Vidyo adjusts the video resolution and frame rate as needed for the capabilities of the endpoint using Vidyo's patented Adaptive Video Layering (AVL) technology, which is based on the industry standard H.264 scalable video coding (SVC) technology.
Vidyo seeks to distinguish itself from competitors whose systems use an MCU to do the video processing, which can introduce latency and other glitches that hamper the video experience. Also, MCUs are expensive and have other limitations, said Young-Sae Song, VP of product marketing at Vidyo.
"These [MCU] hardware devices have a finite capacity of 160 video streams. You can't do 161. If you want to add capacity you need another MCU," he said. An MCU can cost hundreds of thousands of dollars and fills a 26 rack unit (RU) footprint in a data center, versus the Vidyo router's 1 RU size.
While Vidyo tries to differentiate its offering from that of competitors, the videoconferencing space is a dynamic market, which a number of providers approach in different ways, said Andrew Davis, co-founder and research analyst at Wainhouse Research.
There are widely used webconferencing systems such as Cisco's WebEx and Citrix's GoToMeeting that have added videoconferencing capabilities to their platforms, Davis said. Citrix added video to its webconferencing via a free download. In addition, videoconferencing vendors such as Tandberg (now part of Cisco), Polycom, Avistar, and others have added data collaboration features to their offerings, another component of a UC system.

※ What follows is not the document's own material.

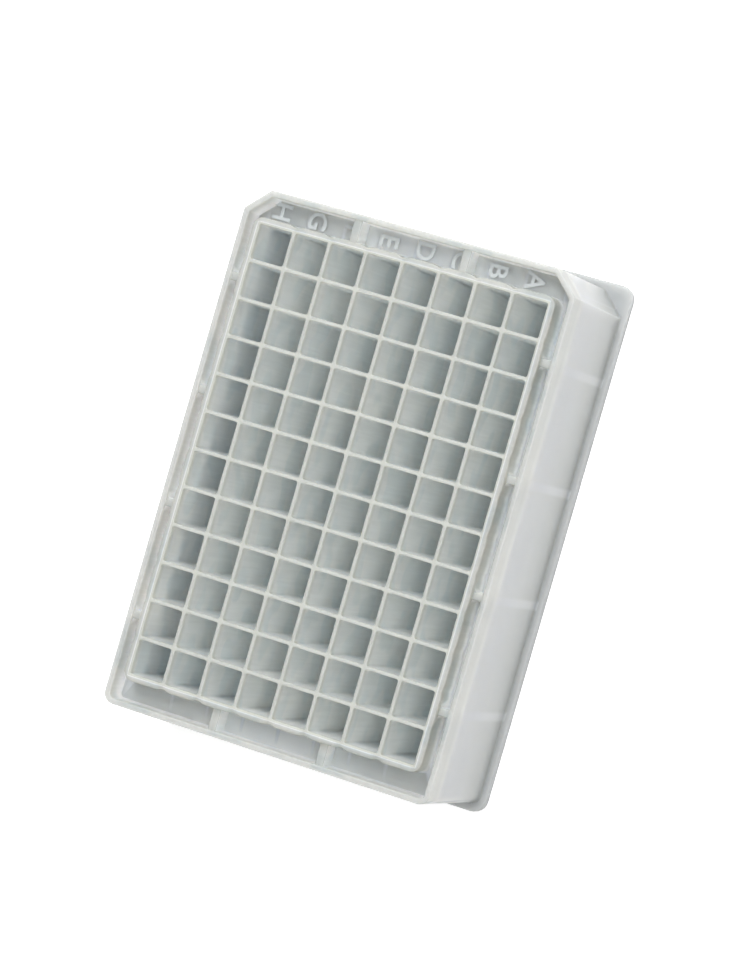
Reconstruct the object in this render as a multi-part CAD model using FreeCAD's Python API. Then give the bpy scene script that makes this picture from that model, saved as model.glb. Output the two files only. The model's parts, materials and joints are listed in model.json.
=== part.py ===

Vidyo's strategy is to grow the number of people within an organization who can participate in videoconferences, especially with today's more widely distributed workforce, added Irwin Lazar, VP and service director at Nemertes Research.
"Their goal is to enable companies to easily deploy video to everyone. They want to foster video availability to every desktop," Lazar said. "For what it would cost you to equip a few high-end rooms, you can equip a much larger number of desktops."